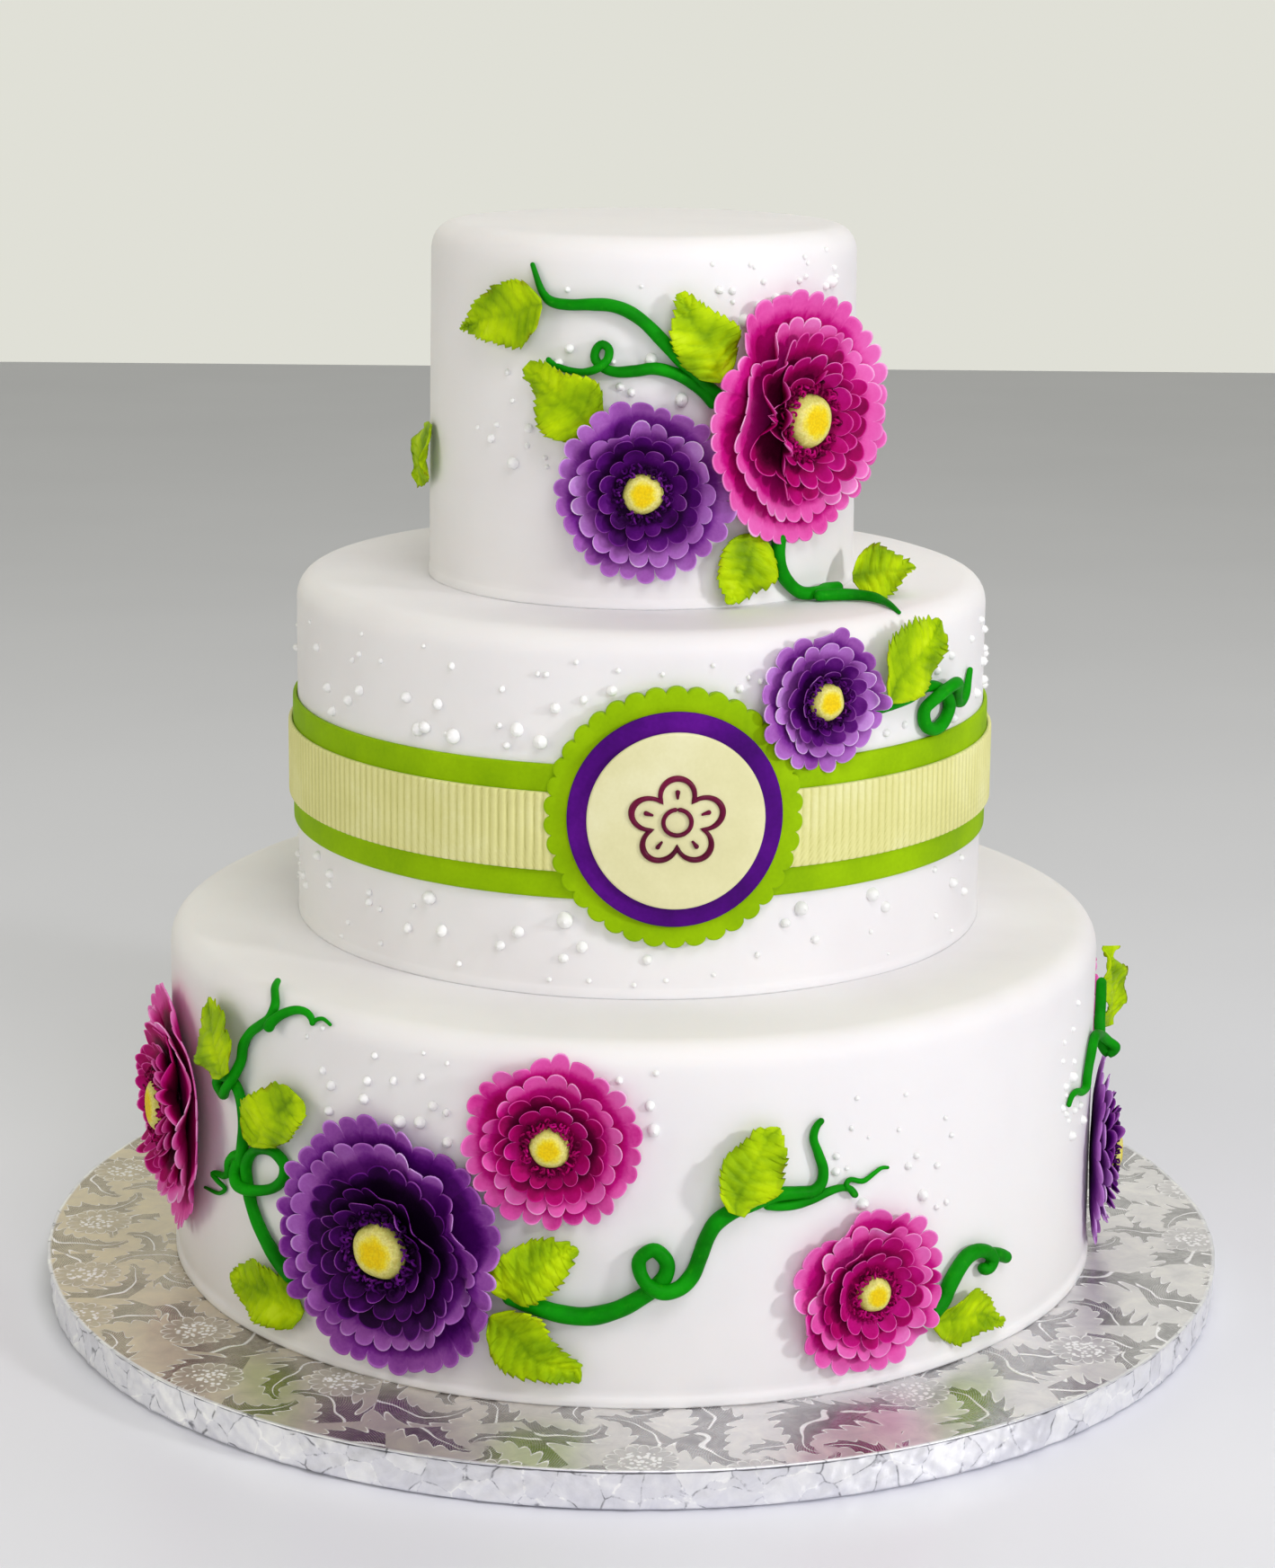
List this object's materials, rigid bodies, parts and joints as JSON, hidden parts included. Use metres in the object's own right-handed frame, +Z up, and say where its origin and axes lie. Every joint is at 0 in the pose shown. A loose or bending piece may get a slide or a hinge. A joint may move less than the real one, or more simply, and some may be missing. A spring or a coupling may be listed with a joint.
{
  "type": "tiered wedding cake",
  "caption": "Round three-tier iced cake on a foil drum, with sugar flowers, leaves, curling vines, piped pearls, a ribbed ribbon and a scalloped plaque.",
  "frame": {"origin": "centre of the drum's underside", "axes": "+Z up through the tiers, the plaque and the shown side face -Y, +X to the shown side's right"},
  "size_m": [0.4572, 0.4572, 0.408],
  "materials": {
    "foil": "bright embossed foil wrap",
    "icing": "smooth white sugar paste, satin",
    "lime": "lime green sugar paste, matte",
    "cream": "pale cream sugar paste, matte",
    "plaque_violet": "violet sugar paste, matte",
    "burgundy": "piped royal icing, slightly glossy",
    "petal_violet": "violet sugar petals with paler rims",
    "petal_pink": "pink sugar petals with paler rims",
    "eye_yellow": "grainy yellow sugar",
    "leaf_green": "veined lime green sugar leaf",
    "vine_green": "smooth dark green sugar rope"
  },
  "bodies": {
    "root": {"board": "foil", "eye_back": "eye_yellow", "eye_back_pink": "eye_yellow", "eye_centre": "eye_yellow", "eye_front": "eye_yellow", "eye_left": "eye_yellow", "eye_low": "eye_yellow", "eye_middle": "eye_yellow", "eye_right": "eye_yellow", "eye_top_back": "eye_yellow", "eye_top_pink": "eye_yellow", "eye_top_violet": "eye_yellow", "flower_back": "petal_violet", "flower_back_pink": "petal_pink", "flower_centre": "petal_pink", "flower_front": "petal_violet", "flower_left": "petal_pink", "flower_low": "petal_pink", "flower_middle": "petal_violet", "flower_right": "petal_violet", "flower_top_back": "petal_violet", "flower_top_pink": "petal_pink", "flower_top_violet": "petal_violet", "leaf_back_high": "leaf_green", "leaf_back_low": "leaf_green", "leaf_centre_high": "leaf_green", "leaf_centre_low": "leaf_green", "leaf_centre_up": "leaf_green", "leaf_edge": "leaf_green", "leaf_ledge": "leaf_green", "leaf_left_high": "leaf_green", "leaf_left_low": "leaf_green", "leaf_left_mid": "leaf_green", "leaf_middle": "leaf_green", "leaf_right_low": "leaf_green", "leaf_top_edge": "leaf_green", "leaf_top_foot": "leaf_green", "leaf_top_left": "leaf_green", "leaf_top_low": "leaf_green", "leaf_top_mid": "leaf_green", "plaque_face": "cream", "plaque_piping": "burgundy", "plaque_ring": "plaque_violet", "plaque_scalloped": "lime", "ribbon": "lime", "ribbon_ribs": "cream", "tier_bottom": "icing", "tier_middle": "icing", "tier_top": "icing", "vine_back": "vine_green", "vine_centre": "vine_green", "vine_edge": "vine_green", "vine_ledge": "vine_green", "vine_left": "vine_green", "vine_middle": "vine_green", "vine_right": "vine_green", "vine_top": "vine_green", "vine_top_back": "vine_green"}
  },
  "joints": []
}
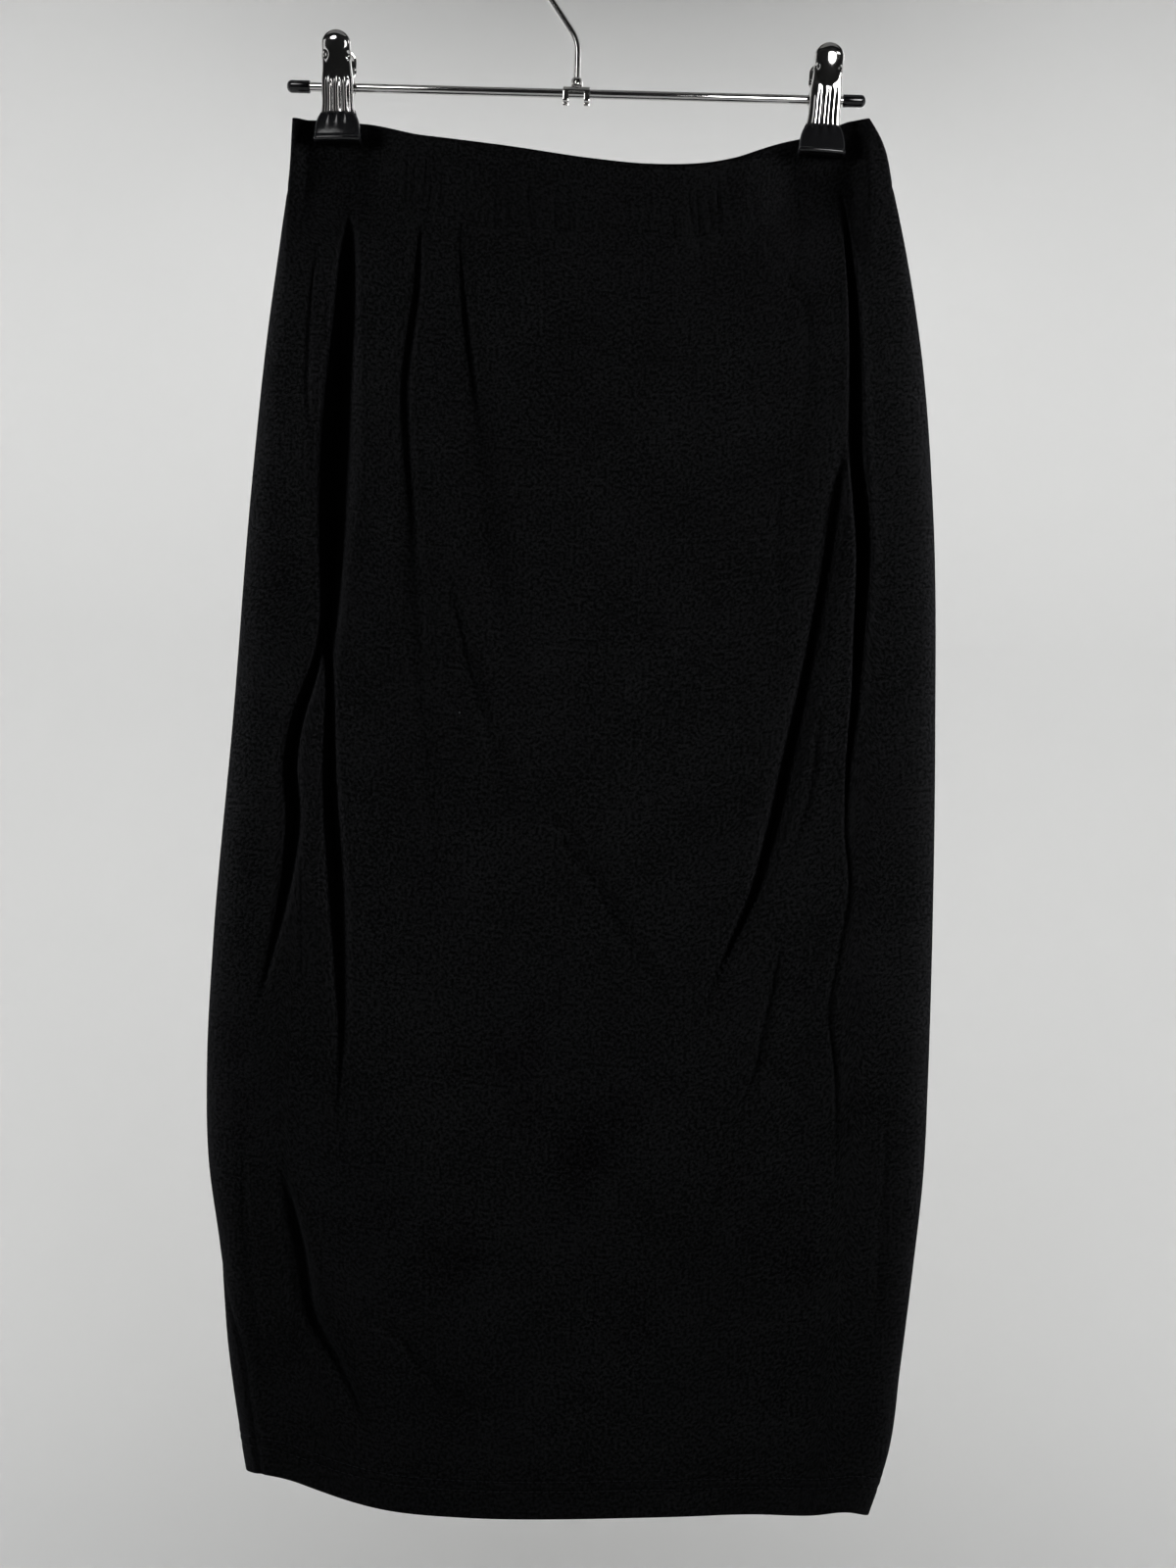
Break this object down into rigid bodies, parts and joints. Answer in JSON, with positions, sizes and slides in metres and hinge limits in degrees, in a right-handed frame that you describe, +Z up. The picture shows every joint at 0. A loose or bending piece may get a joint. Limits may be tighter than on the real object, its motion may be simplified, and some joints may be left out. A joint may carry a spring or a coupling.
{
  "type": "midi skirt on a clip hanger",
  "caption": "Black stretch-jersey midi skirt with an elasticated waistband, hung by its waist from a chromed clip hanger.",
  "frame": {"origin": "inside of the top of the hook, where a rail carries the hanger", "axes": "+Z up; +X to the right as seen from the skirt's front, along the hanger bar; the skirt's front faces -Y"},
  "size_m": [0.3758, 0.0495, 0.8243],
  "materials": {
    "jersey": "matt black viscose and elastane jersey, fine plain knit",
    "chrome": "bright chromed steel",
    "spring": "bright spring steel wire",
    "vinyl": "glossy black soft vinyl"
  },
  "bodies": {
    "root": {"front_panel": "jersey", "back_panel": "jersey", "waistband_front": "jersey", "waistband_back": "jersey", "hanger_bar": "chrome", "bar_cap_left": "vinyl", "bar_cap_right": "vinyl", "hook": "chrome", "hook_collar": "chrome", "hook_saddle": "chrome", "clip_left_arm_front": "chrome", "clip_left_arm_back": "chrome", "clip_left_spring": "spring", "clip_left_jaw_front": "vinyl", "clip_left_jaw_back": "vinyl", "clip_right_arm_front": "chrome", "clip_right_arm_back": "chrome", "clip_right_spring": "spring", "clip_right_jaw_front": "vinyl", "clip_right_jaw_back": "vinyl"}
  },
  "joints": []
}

--- --- ---

What to do :: Extract all lines of the records above that include "where".

Result ::
List this object's materials, rigid bodies, parts and joints as JSON, hidden parts included. Use metres in the object's own right-handed frame, +Z up, and say where its origin and axes lie. Every joint is at 0 in the pose shown. A loose or bending piece may get a slide or a hinge. A joint may move less than the real one, or more simply, and some may be missing. A spring or a coupling may be listed with a joint.
  "frame": {"origin": "inside of the top of the hook, where a rail carries the hanger", "axes": "+Z up; +X to the right as seen from the skirt's front, along the hanger bar; the skirt's front faces -Y"},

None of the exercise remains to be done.